BUCKED:The Mountain Man’s Babies(27)
Claimed By The Mountain Man
A Modern Mail-Order Bride Romance
"Everly," he growls. "I'm claiming you as mine, right here, right now."
SILAS
I want a wife who knows what it means to live off the grid, cook my food, and keep my bed warm.
In exchange, I'll give her a lifetime of happiness in the form of my c*ck.
But d*mn, Everly's more than I bargained for and I don't think she has any idea what it means to be mine. Hell, I wanted a wife, but I'm not sure I know how to live with a woman.
EVERLY
Did I expect to be a mail-order bride at twenty-two? No. But honestly, my life could be a helluva lot worse. The agency says this Alaskan mountain man is rich, hot as heck, and willing to pay off my student loans.
I'm crossing my fingers he's everything I signed up for.
But I may be a little over my head. Mostly because I'm marrying a stranger and also because I've never dated. Period.
Clearly I have no clue how to be a wife ... but it's too late to back out now.
*WARNING: This story features a mountain man who knows exactly what he wants. And how he wants it. Don't one-click if you want a tame mail order bride story ... this is a classic Frankie Love romance ... steamy as hell with a HEA.
Prologue
Grabbing the Prosecco from the fridge, Everly finds three mason jars, pops the cork, and divvies up the bubbly. The goal tonight is to forget the reality of the situation she and her two best friends have found themselves in.
Homeless. Jobless. Boy-less.
Champagne will certainly help the cause.
“Is that the last bottle?” Delta asks, as Everly balances all three glasses in her hands and walks back into the living room.
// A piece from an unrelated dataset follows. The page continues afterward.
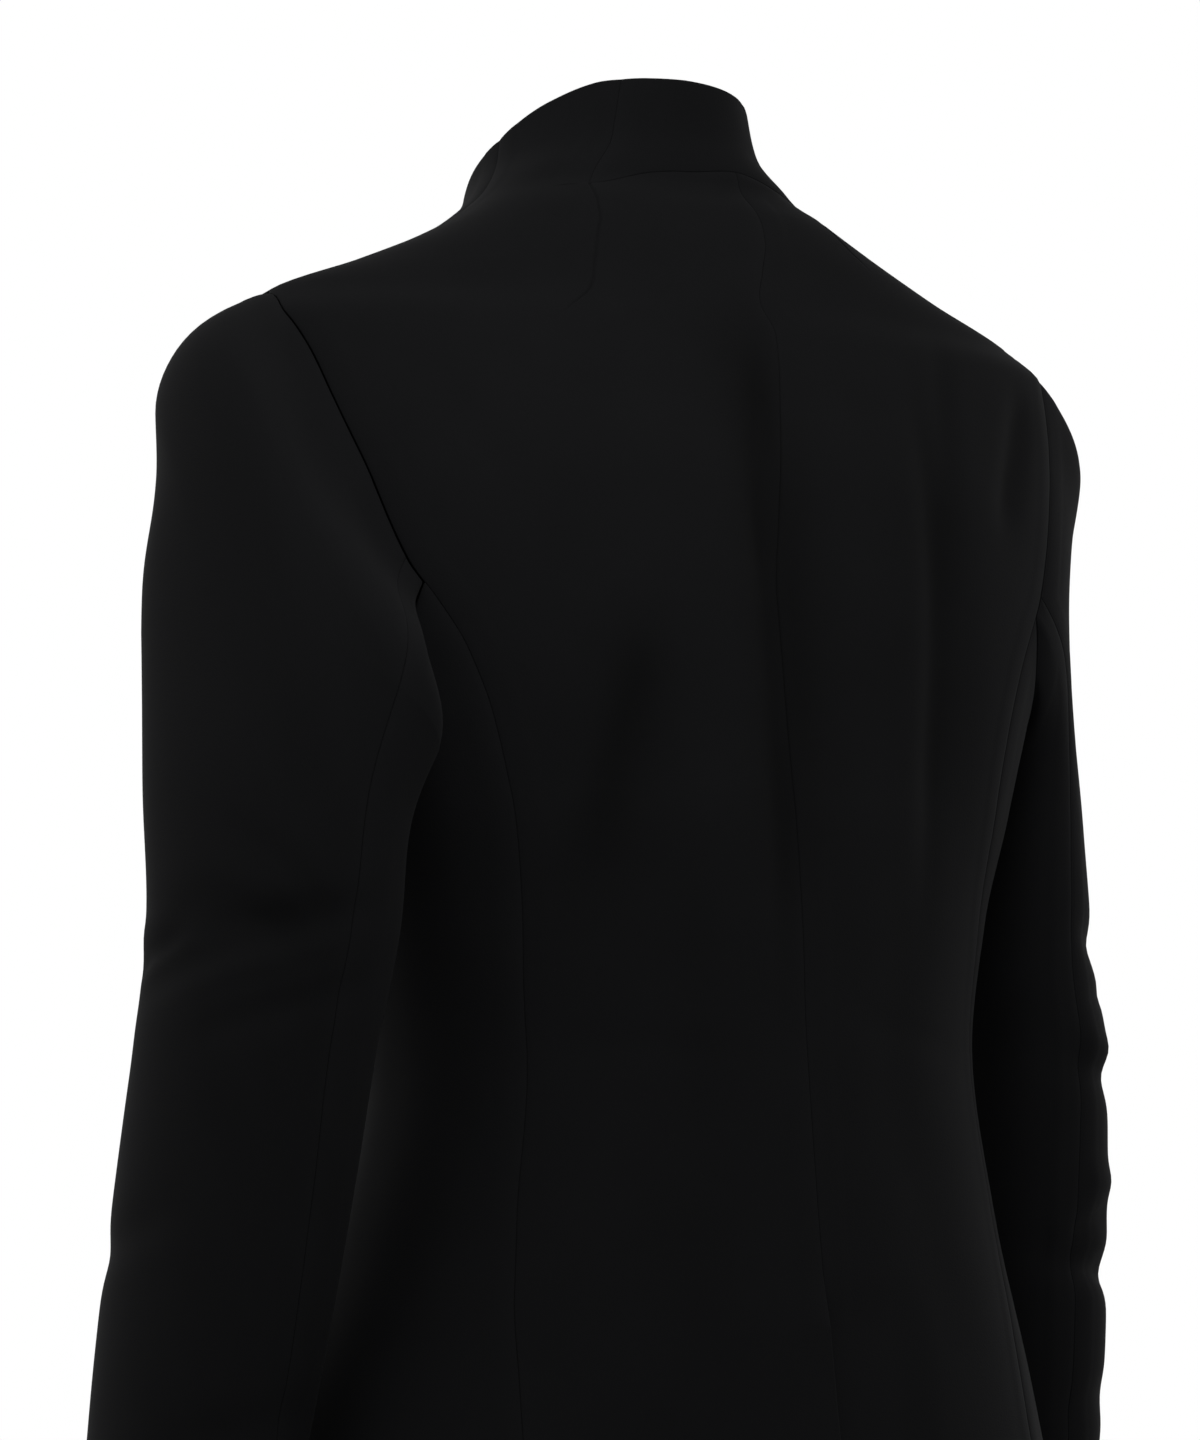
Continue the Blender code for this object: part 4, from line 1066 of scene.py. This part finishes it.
def even_rows(grid, row):
    """A grid whose columns bend evenly where the sleeve head runs into the tube."""
    for _ in range(BEND_PASSES):
        near = np.exp(-(((np.arange(len(grid)) - row) / BEND_ROWS) ** 2))[:, None, None] * 0.5
        middle = grid.copy()
        middle[1:-1] = (grid[:-2] + grid[2:]) / 2
        gap_before = np.linalg.norm(grid[1:-1] - grid[:-2], axis=-1, keepdims=True)
        gap_after = np.linalg.norm(grid[2:] - grid[1:-1], axis=-1, keepdims=True)
        weight = gap_before / (gap_before + gap_after)
        middle[1:-1] = grid[:-2] + (grid[2:] - grid[:-2]) * weight
        grid = grid + near * (middle - grid)
    return grid


make_sleeve("left")
make_sleeve("right")

# %% [markdown]
# ## Node groups for the cloth
# Wool crepe is matte and very dark, and its surface is a fine, irregular pebble. Two noises
# of unlike size read in metres along the cloth give a grain without a regular beat, which a
# woven pattern would show at this distance. The groups give only masks and values, and each
# material keeps its own shader.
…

Everly moans as she delivers the drinks. She’s wearing her hair in a messy bun and her nerd-girl glasses contribute to her low-key appearance. But tonight she isn’t acting low-key. Tonight she is dramatic and drunk.
A dangerous pairing for any twenty-two-year-old woman.
“The state of my checking account was so depressing I was like, eff it, and bought two more bottles,” she says.
“That’s what I love about you, Everly,” Delta snorts. “You’re just so damn responsible.” She takes the glass from Everly’s hand and sets it on the coffee table before screwing the cap back on a bottle of eco-friendly nail polish. She’s just painted daisies on her big toes, as if declaring herself the ultimate flower child. Her long hair and boho dress complete the look. She’s a vegan, through and through, and living in Portland, Oregon makes her lifestyle easy.
Clinking the rims of their glasses, Everly takes a long sip. “I know, it’s hard to be such a put-together adult, but somebody has to do it.” She smirks, knowing she’s anything but put-together.
“No, but like, for reals, what are we going to do?” Amelia, who is braiding her hair, asks. She’s in ratty sweats and a tank top, but she gets a pass considering Derrick, her boyfriend of four years, just broke up with her. “I mean, all of us were legit counting on staying at Derrick’s summer house for the next three months. Now we’re going to get kicked out of here in a week. Then what?”
“Calm down. It’s all going to work out,” Everly tells her, not believing the words herself, but knowing Amelia needs the affirmation—considering she’s the one recovering from an unexpected break-up.
Everly falls onto the couch, squeezing between her two best friends. They all take drinks of the bubbly, each lamenting their own personal hell.
They aren’t exactly on top of the world. And they feel deceived. The entire universe led them to believe that if they went to college they would be grown-ups. But here they are, all three of them a week out of Oregon State College, with no job prospects, no boyfriends, and—apparently—no housing.
“This sucks,” Amelia says, her head falling on Everly’s shoulder. “Why didn’t a career counselor ever mention the fact that a Fine Arts degree wouldn’t help me? All it did was teach me that I’m more of a hobbyist in terms of creating visual masterpieces. Like, I can legit scrapbook, but that isn’t a job.”
“Um, sweetie,” Delta says, “my degree is in Hospitality. There are literally no jobs for me.”
“You can be a hotel desk clerk,” Everly suggests.
“Yeah, except I didn’t need a degree for that, and it won’t offer me health insurance or pay my student loans. It’s not realistic.”
“I know,” Everly says. “Even if I sold a story to some magazine, I’d make what—fifty bucks if I was lucky? And I can’t afford to sit here and write the next great American novel. That won’t pay any of the bills.”